Posteriormente, Robinson afirma que a referência de Jesus ao assassinato de “Zacarias, filho de Baraquias, morto entre o Templo e o altar” (Mateus 23,35) pode ser interpretada razoavelmente como uma referência a 2Crônicas 20,21: “Porém eles se conjuraram contra Zacarias e, por ordem do rei, o apedrejaram no átrio do Templo do Senhor”.

Finalmente o autor analisa o Evangelho de Lucas, detendo-se em duas passagens que parecem descrever detalhes do sitiamento de Jerusalém entre os anos 67 e 70:

  • “E quando se aproximou, ao ver a cidade, chorou por ela, dizendo: ‘Se tu também conhecesses neste dia o que te leva à paz! No entanto, agora está oculto aos teus olhos, porque virão dias sobre ti em que não somente os inimigos te rodearão com valas, te cercarão e te estreitarão por todos os lados, como te esmagarão contra o solo e também os teus filhos que estão dentro de ti; e não deixarão pedra sobre pedra em ti, porque não conheceste o tempo da visita que te foi feito” (Lucas 19,41-44);
  • “Quando virdes Jerusalém cercada por exércitos, sabei que já se aproxima a sua desolação. Então os que estiverem na Judeia, que fujam para os montes; e quem estiver dentro da cidade, que se ponha em marcha; e quem estiver nos campos, que não entre nela. Estes são dias de castigo para que se cumpra tudo o que está escrito. Ai daquelas que estiverem grávidas e das que estiverem criando [os filhos] nesses dias! Porque haverá uma grande calamidade sobre a terra e haverá ira contra este povo. Cairão ao fio da espada e serão levados cativos para todas as nações; e Jerusalém será pisoteada pelos gentios, até que se cumpra o tempo dos gentios” (Lucas 21,20-24).
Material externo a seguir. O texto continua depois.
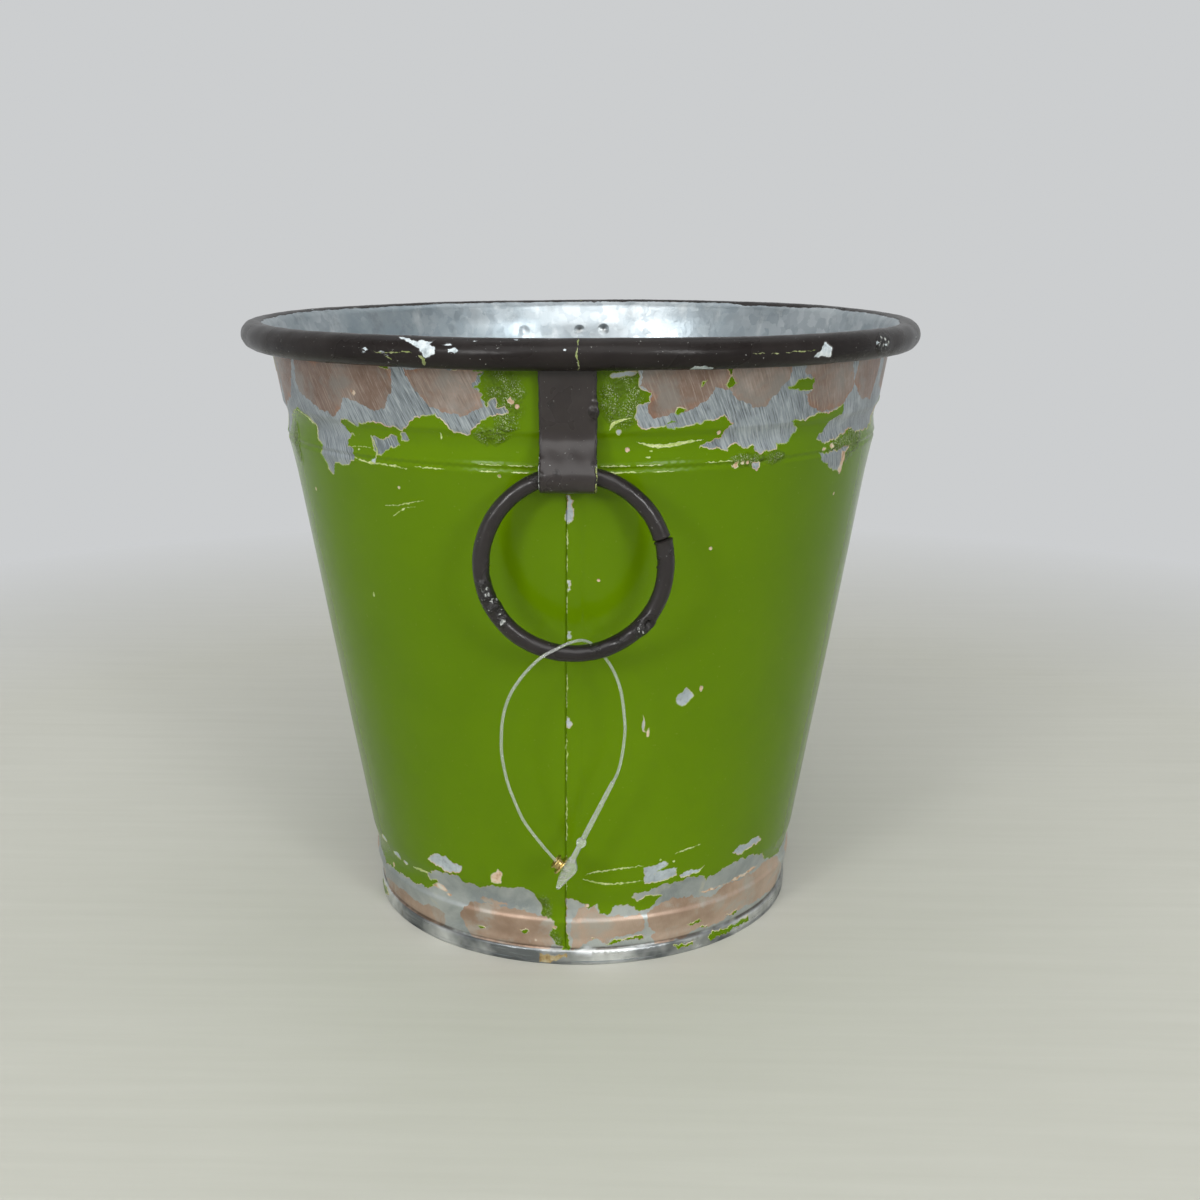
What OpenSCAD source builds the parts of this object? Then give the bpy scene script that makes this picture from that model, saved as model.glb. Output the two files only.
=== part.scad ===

No entanto, Robinson afirma que estes textos não fornecem mais do que descrições estereotipadas de operações militares da Antiguidade:

  • “Na narrativa de Josefo sobre a captura romana de Jerusalém há algumas características que são mais distintivas, tais como a fantástica luta de facções que permaneceu durante o sitiamento, os horrores da peste e da fome (que incluiu canibalismo) e, finalmente, o incêndio no qual o Templo e uma grande parte da cidade foram destruídos. Foram estes eventos que prenderam a imaginação de Josefo e, podemos supor, de todas as demais testemunhas. Nada disto é dito nesta passagem [bíblica]. Por outro lado, entre todas as barbaridades que Josefo relata, não diz que os conquistadores esmagaram crianças contra o solo (os menores de 17 anos foram vendidos como escravos). A expressão [de Jesus] (…) não é baseada em nada do que ocorreu entre os anos 66 e 70: é [apenas] um lugar comum da profecia hebraica” (pp.26-27).

Apoiando-se nos estudos de C. H. Dodd, Robinson afirma que as descrições de Jesus não se ajustam à tomada de Jerusalém por Tito no ano 70, mas a Nabucodonosor no ano 586 a.C.

Para concluir, acrescento outras duas considerações:

1) Se os Evangelhos Sinóticos tivessem sido escritos após o ano 70 e as profecias de Jesus sobre a destruição de Jerusalém fossem posteriores ao evento, não se explicaria o porquê neste caso (diferentemente de outros), os evangelistas não explicitaram que as profecias de Jesus tinham se cumprido;

2) Quanto à profecia de Jesus de que do Templo de Jerusalém não restaria pedra sobre pedra, ela começou a se cumprir no ano 70, mas o seu pleno cumprimento ocorreu no ano 363, quando uma série de acontecimentos extraordinários fez fracassar uma tentativa de reconstrução do Templo patrocinado pelo imperador romano Juliano, o Apóstata (cf. Stanley Jaki, “To Rebuild Or Not To Try?”, Editora Real View Books: Royal Oak-Michigan, 1999).